Anyway, so I ate the muffin. It was fat-free (or so the sign said) and 290 calories. I didn’t need those calories, and they definitely would have helped later in the day when I was getting hungry for dinner. I need to break the habit of buying muffins or mixed nuts with my coffee. Also, buying coffee needs to become a reward. I’d like to cut back my coffee drinking and start focusing more on tea.
The rest of the day (until nighttime) went fairly smooth. I managed to almost resist a bagel temptation. I briefly described the situation in my calorie-count post, so no need to elaborate. Like Lauren suggested, I need to be more firm in saying “No,” or I should have thrown away the entire thing instead of taking a few bites first. I’m proud of myself at least for getting that far! I think the more I get better at resisting temptations in certain situations, the worse I get elsewhere…which leads me to my nighttime binge…
I still have a lot of work to do at home with Mary! She convinces me to eat everything, but sometimes I just end up eating everything in sight without her even saying a word…I just do it in front of her. It’s really weird. I guess I have it in my head that she expects to always see me eating, so when I see her, I associate her presence and personality with eating. Hence, last night I ate 2 bowls of Kashi cereal (one bowl without milk), Butterfinger Ice Cream, and a Smart Ones Dessert. Oh yeah, and a slice of pizza minutes before I went to bed! I’ve said this plenty of times before…I’M SO SICK OF THIS SHIT. I want this to end. I think I’ve officially hit the “plateau.” My weight loss has definitely stalled, in fact, I’ve leveled out at an average of 147lbs. I know I can be lighter than this. I can probably comfortably maintain a weight of 140 once I chisel away the rest of the fat around my midsection.

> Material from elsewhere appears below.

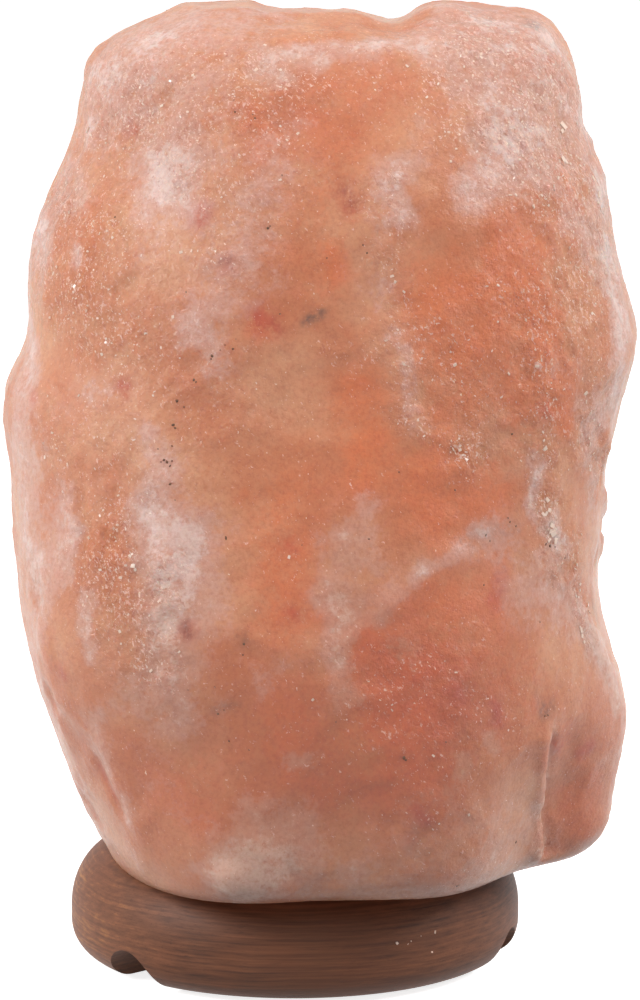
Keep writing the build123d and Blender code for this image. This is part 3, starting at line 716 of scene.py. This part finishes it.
def dress(made, *things):
    """Gives a material to pieces, and to CAD nodes by their names."""
    for thing in things:
        slots = (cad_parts[thing] if isinstance(thing, str) else thing).data.materials
        slots.clear()
        slots.append(made)


# ------------------------ rock salt
# Rough broken salt: milky and orange clouds under a skin that is sugary in places, where each small crystal's
# face turns its own way and some of them flash. Its colour also holds painted light and shade.
def salt_clouds(tree, place, marks, fine):
    """The salt's colour: clouds, the marks with frayed edges, stains, and the painted light and shade that
    some marks carry.
    """
    cloud = add(tree, "TexNoise", Vector=place, Scale=per(30), Detail=5.0, Roughness=0.6)
    veil = add(tree, "TexNoise", Vector=place, Scale=per(10), Detail=6.0, Roughness=0.68)
    veil_swing = add(tree, "Math", MINUS, i0=veil, i1=0.5)
    fine_swing = add(tree, "Math", MINUS, i0=fine, i1=0.5)
    swing = add(tree, "Math", TIMES_PLUS, i0=fine_swing, i1=0.7, i2=veil_swing)

    def frayed(mark, low, high):
        """A mark that starts to show at a strength of low and is full at high."""
        strength = add(tree, "Math", TIMES_PLUS, i0=swing, i1=1.3, i2=marks[mark])
        return add(tree, "MapRange", EASED, Value=strength, From_Min=low, From_Max=high)

    clear = add(tree, "MapRange", EASED, Value=cloud, From_Min=0.36, From_Max=0.66)
    tone = add(tree, "Mix", COLOURS, i0=clear, i6=colour("cc7a4c"), i7=colour("da9b73"))
    iron = add(tree, "Math", TIMES, i0=frayed("iron", 0.05, 1.1), i1=0.9)
    tone = add(tree, "Mix", COLOURS, i0=iron, i6=tone, i7=colour("dd7438"))
    # Milky salt, and painted light where the marks stand for bright rims and white flash spots
    haze_and_light = add(tree, "Math", TIMES, i0=frayed("milky_and_painted_light", 0.08, 1.0), i1=0.6)
    milk_and_light = add(tree, "Math", TIMES_PLUS, i0=frayed("milky_and_painted_light", 0.32, 0.56), i1=0.25, i2=haze_and_light)
    tone = add(tree, "Mix", COLOURS, i0=milk_and_light, i6=tone, i7=colour("dbaea0"))
    whitening = add(tree, "Math", TIMES, i0=frayed("milky_and_painted_light", 0.70, 1.05), i1=0.65)
    tone = add(tree, "Mix", COLOURS, i0=whitening, i6=tone, i7=colour("efdad4"))
    # Painted shade: darker and browner towards the foot and in the painted shade marks, where less light
    # comes out.
    tone = add(tree, "Mix", TINT, i0=marks["deep"], i6=tone, i7=colour("e4b276"))
    stain = add(tree, "MapRange", EASED, Value=fine, From_Min=0.25, From_Max=0.55)
    stain = add(tree, "Math", TIMES, i0=marks["red"], i1=stain)
    tone = add(tree, "Mix", TINT, i0=stain, i6=tone, i7=colour("e07430"))
    smear = add(tree, "MapRange", EASED, Value=fine, From_Min=0.25, From_Max=0.6)
    smear = add(tree, "Math", TIMES, i0=marks["smear"], i1=smear)
    return add(tree, "Mix", COLOURS, i0=smear, i6=tone, i7=colour("5c3e31"))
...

Looking back at my past exercise routine, I realize how regimented I became with my DVDs. I think my DVD schedule definitely helped jump-start my weight loss and kept me busy in the afternoons after work. However, I was only getting 6 hours of sleep with this schedule. Now, I’m doing a lot more running and working out at the gym every day during my lunch breaks. My lunch break routines are pretty beneficial because I do strength training. I love upper body days because my muscles feel like rubber by the end. I need to work harder on lower body strength training though. The only problem I’m facing is soreness in my legs afterward that prevents me from running at my best. I have to do some more research to see how much “hardcore” lower body strength training is really necessary for runners. I don’t think I need to be as consistent with that as I do with upper body. My legs are pretty strong already because I’m always running up massive hills during my runs.

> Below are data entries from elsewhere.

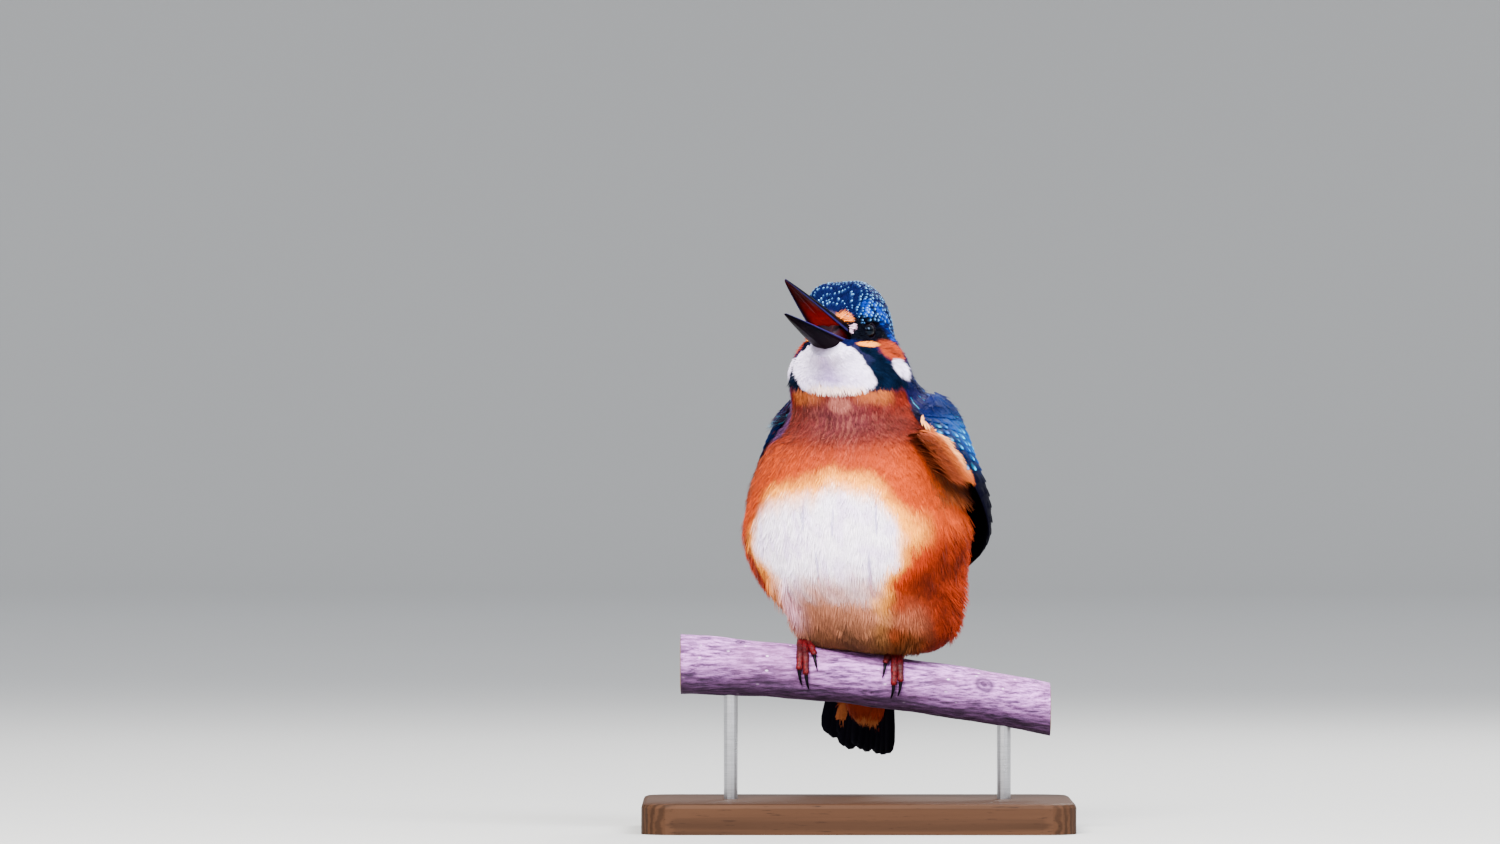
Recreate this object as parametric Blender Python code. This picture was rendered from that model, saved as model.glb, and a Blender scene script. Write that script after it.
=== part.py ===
"""A common kingfisher on a short cut branch, held on a display stand, at life size.

The bird's flesh and plumage outline is one smooth form: a set of ellipsoids, each joined to the rest with a
soft fillet. Rings of points are carried along a path from the bill to the tail, and each ring is pushed out
to that form, which gives the head, neck and trunk. Wings lie on the same form, a little above it.

Shapes are worked out in millimetres in the bird's own frame (forward, left, up) and turned into the world,
in metres, when each object is made. World: +Z up, the bird faces -Y, the origin is under the stand's middle.
"""

import bmesh
import bpy
import numpy as np
from mathutils import Matrix, Vector

MM = 0.001
GAP = 0.32                      # clearance between neighbouring solids
FINE = 1e-5                     # merge distance of welded caps, in metres

# The stand, the branch and the bird's place on it, in world millimetres.
BASE_SIZE = (112.0, 80.0, 8.0)
BASE_CORNER = 9.0
BASE_EDGE = 1.2
ROD_RADIUS = 1.8
ROD_AT = (-33.0, 38.0)          # along the branch
ROD_SUNK = 3.0                  # into the base
ROD_IN_BRANCH = 4.0
BRANCH_ENDS = (-46.0, 50.0)
BRANCH_HEIGHT = 39.3            # of the branch's axis under the bird
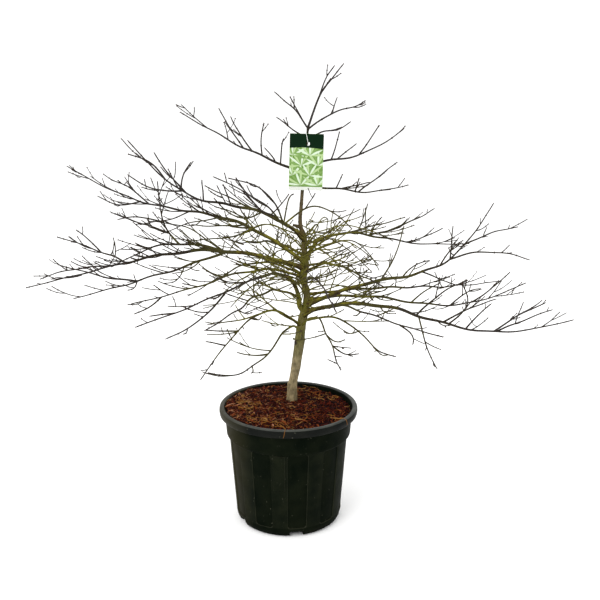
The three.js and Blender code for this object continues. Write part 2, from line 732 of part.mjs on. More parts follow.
place('pot', potSolid(), potPlastic);
place('soil', soilSolid(), barkMulch);
place('trunk', trunkSolid(), paleBark);
const label = place('label', labelSolid(), labelCard);
label.position.set(LABEL_PLACE.x, LABEL.y, LABEL_PLACE.z);
label.rotation.y = radians(LABEL.tilt);
place('label_tie', tieSolid(), tiePlastic);

/** Points all over the label, so that no twig grows through it. */
function labelPoints() {
  const step = 9;
  const points = [];
  for (let x = -LABEL.width / 2; x <= LABEL.width / 2; x += step) {
    for (let z = -LABEL.height / 2; z <= LABEL.height / 2; z += step) {
      const at = vector(LABEL_PLACE.x + x, LABEL.y, LABEL_PLACE.z + z);
      points.push({ at, radius: step / 2, owner: 'label' });
    }
  }
  return points;
}

const taken = labelPoints();
for (const stem of [trunkLine, sideLine]) {
  probes(stem, 0, 1).forEach((point) => taken.push({ ...point, owner: 'trunk' }));
}
for (const limb of limbs.values()) {
  const bough = limb.wood > 0 ? probes(limb, 0, limb.wood) : [];
  bough.forEach((point) => taken.push({ ...point, owner: `bough_${limb.name}` }));
  probes(limb, limb.wood, 1).forEach((point) => taken.push({ ...point, owner: limb.mass }));
}
for (const limb of limbs.values()) {
  if (limb.wood > 0) place(`bough_${limb.name}`, boughSolid(limb), oliveBark);
}
LIMBS.forEach(([name], index) => {
  const members = [...limbs.values()].filter((limb) => limb.mass === name);
  const random = seeded(FIRST_SEED + SEED_STEP * index);
  const twigs = growMass(members, random, taken);
  place(`twigs_${name}`, massSolid(members, twigs), twigBark);
});

export default plant;
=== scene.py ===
"""A bare laceleaf garden tree in a nursery pot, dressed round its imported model.

Sizes are in millimetres, as in the part's source, and turn into metres as each mesh is made.
Limbs and twigs follow the source's tables and seeded rule, carried on to finer twigs and buds.
"""
import math

import bpy
import numpy as np
from mathutils import Matrix, Vector, noise
from mathutils.geometry import tessellate_polygon


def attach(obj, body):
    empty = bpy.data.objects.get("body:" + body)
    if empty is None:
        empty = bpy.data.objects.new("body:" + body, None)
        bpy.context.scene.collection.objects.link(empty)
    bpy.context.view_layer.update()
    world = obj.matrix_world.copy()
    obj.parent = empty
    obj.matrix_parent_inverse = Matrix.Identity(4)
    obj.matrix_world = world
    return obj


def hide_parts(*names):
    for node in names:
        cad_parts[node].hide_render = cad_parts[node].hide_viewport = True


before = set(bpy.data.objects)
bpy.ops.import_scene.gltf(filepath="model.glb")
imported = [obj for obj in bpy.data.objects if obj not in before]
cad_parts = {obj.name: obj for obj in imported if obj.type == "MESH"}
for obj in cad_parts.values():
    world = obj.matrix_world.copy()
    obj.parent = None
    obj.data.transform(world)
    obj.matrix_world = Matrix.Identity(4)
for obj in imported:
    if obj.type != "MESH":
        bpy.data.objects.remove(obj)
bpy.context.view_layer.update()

# ---------- driving sizes, as in the source ----------

MM = 0.001

POT = {
    "height": 309,
    "rim_radius": 180,
    "rim_height": 22,
    "collar_radius": 165,
    "shoulder_radius": 161.5,
    "shoulder_height": 236,
    "shoulder_step": 4,
    "wall_top_radius": 155,
    "foot_radius": 128,
    "foot_round": 9,
    "foot_rise": 12,
    "wall": 3.2,
    "floor": 3.5,
    "mouth_radius": 166,
    "lip": 2.5,
}
# Angles are in degrees round the pot from its front; the holder is a raised tab on a strip.
PANELS = {"count": 10, "first_strip": -8.5, "strip": 16, "bottom": 25, "top": 232, "depth": 2.3,
          "edge": 0.45, "middle_radius": 146, "corner": 7, "soft": 0.5}
HOLDER = {"bottom": 134, "top": 230, "width": 30, "thickness": 2.2, "corner": 2, "soft": 0.35}
NOTCHES = {"count": 5, "first": 9.5, "half_turn": 7.7, "height": 11, "inner_radius": 112,
           "inside": 3, "bends_below": 24, "soft": 0.3}
SOIL = {"top": 300, "flat_radius": 78, "mid_radius": 130, "mid_drop": 0.5,
        "edge_radius": 161, "edge_drop": 3}

# Trunk rows from just under its flat foot up: height, lean to the right, radius, and how far
# the stem stands forward.
TRUNK_SETBACK = 40
TRUNK_ROWS = [
    [285, 8.5, 15.5, 0],
    [300, 8.8, 13.8, 0],
    [326, 9, 13.3, 0],
    [348, 10.2, 12.4, 0],
    [366, 13.4, 11.8, 0],
    [395, 18.8, 12.4, 0],
    [441, 25.4, 13.0, 0],
    [468, 28.8, 13.6, 0],
    [495, 31.4, 12.2, 0],
    [531, 37, 11.2, 0],
    [573, 46.5, 9.0, 0],
    [605, 46, 9.0, 0],
    [632, 38, 9.4, 0],
    [668, 43, 9.6, 0],
    [697, 41.2, 7.6, 0],
    [736, 41, 7.0, 0],
    [752, 38.5, 6.3, 0],
    [767, 32, 5.5, 0],
    [790, 30.3, 4.9, 0],
    [824, 33.3, 4.4, 0],
    [927, 41, 3.9, 0],
    [985, 47, 3.0, 0],
    [1018, 50, 2.6, 0],
]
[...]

Earlier this morning I ordered 2 more DVDs online. I received a 20% Off coupon from Gaiam after I bought my dad his Christmas gift, so I decided to use it. The first one is Cardio Burn – Kickbox and the other is Cardio Burn – Sculpt. I need to burn as many calories as possible and it seems like these 2 DVDs will help do the trick! I can’t wait to do some kickboxing! Since Lauren and I are going to be kicking things into high gear when the new season of Biggest Loser starts, I figured what a better way to mix it up!
Speaking of which, just like Lauren mentioned in her post, I’m also going to get really serious about setting goals and rewards for myself. I need to be as realistic and specific as possible. I’m going to keep my calorie range between 1,200 and 1,500 (probably closer to 1,500) and set a goal to lose 1 pound per week. I’m pretty sure that 1,500 calories per day plus lots of exercise will shoot me closer to 2 pounds per week, but realistically 1 pound is about right. ALSO, and this is very important…when I’m home this weekend, I’m going to take some bikini pictures of myself. I have my tiniest bikini at home now (it’s old and I use it in the hot tub, but it’ll work!). Even though I’ve lost a very solid 10 pounds since May (closer to 15 on good days!) I know that I still don’t look “bikini-ready.” This picture will definitely remind me of that! On the day of the Biggest Loser Finale in May I will take a new picture. Looking back at pictures of me from last year and earlier this year, I can definitely see the differences! It makes me happy and I can’t believe I’ve already lost 10+ pounds! I never thought I’d be able to do it. So, I’m going to take this plateau as a huge learning experience and keep going strong!
I’ve updated my workouts for the rest of this week and I’ve started filling out my schedule for next week. I’ve been following a half-marathon training program (the last 6 weeks of one). Last week, because of the snow, I couldn’t go for my long run. I was really disappointed, but it would’ve been really unsafe for me to attempt it in icy conditions. I’ve also been shuffling around the scheduled runs to fit into my work schedule and strength training schedule. For example, I try not to do interval runs on a lower body strength day. It’s simply too taxing on my legs. I also look at the weather reports. If I know the weather is going to be crappy and I’m supposed to run 6 miles, I’ll switch the 6-mile run with a 3-miler and opt for the treadmill indoors.
I think I’ve taken this fuck-up as yet another opportunity to keep putting one foot in front of the other. I told Mary last night that when I come back on Tuesday night things are going to be a lot different for me. I hope she can respect me and stop tempting me so much! It’s one thing to have 2 boxes of Cookie Crisp cereal in the cupboard, but to constantly be teasing me about eating it is a completely different story!